Несколькими годами позже Иоахим Дю Белле заявит в своих «Сожалениях» о том, что пример обычно берется с вышестоящих:
Лишь тот, кто видел, как по улице
У всех на глазах едет в карете куртизанка,
Кто видел, как она верхом, в мужском платье,
Надменно выставляет себя напоказ, кто видел,
Как среди бела дня она предается любви с кардиналами в мантиях,
Лишь тот может судить о Риме4.
Между тем Ватикан многолик. Так, первый Борджа на папском престоле добивался в 1455 году помощи христианских государей для очередного крестового похода с целью освобождения Константинополя, попавшего двумя годами ранее в руки неверных. Напрасно. Ему не удается поколебать равнодушие королей и императора Фридриха III. После взятия Константинополя — «бульвара христианской веры»5 — султан, ослепленный гордыней, заявляет, что отправляется на завоевание Рима. Каликст III осознает грозящую Италии опасность и решает продать свои драгоценности, церковные чаши и вазы из золоченого серебра, принадлежащие папскому престолу земли и замки, приостановить грандиозное строительство, начатое его предшественником, чтобы на собранные таким образом деньги отвести угрозу христианству со стороны турок. Кардиналы тоже подают пример, покидая Рим и отправляясь проповедовать каждый в свою епархию. Подобные проявления мужества и щедрости повторяются каждый раз, когда Церкви угрожает опасность. Несколькими годами позже Пий II решит лично возглавить флот, собранный для борьбы с неверными, однако едва он вступает на корабль, как его поражает болезнь, и он умирает в Анконе.

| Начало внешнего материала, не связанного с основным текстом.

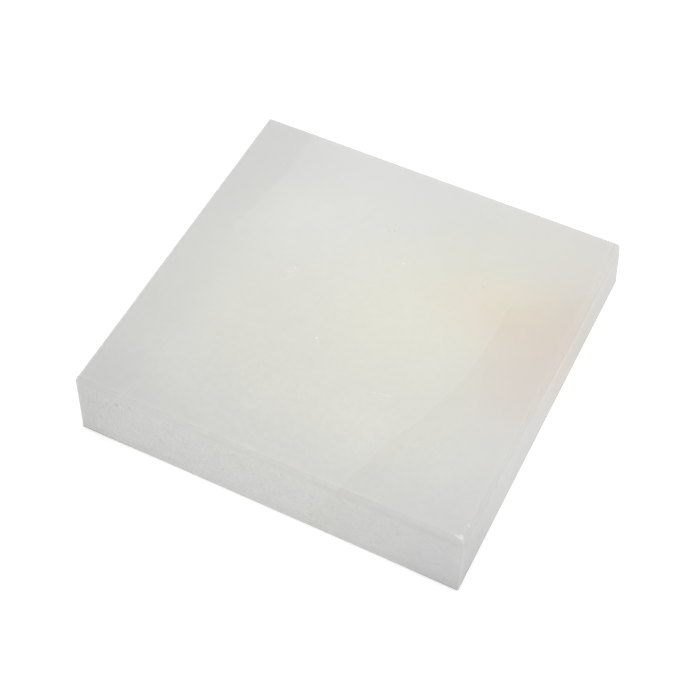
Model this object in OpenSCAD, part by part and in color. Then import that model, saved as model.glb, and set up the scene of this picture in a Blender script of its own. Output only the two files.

Начиная с XV века духовное связано с плотским, и обет безбрачия, даваемый священниками, становится скорее намерением, чем зароком. Большинство из них «содержит любовницу к вящей славе Господней»6, — уточняет историк Инфессура. Что до монахинь, то Бурхард, папский церемониймейстер, сообщает в своей хронике за 1483–1506 годы о том, что «большинство монастырей превратилось в дома терпимости». Никто, однако, не видит в этом повода для злословия; сексуальность в ту эпоху еще не считается чем-то постыдным, и о ней говорят запросто. Вот всего лишь один из многих случаев: пять женщин, которые исповедовались одному монаху из падуанского монастыря, понесли от его трудов. Когда случившееся обнаружилось, попавшийся виновник умолял епископа о прощении, призвав себе на подмогу апостола Матфея: «Господи, ты дал мне пять талантов, вот еще пять, что я заработал сверх того»7; перед столь притянутой за волосы аргументацией прелат не смог удержаться от смеха и смягчил наказание.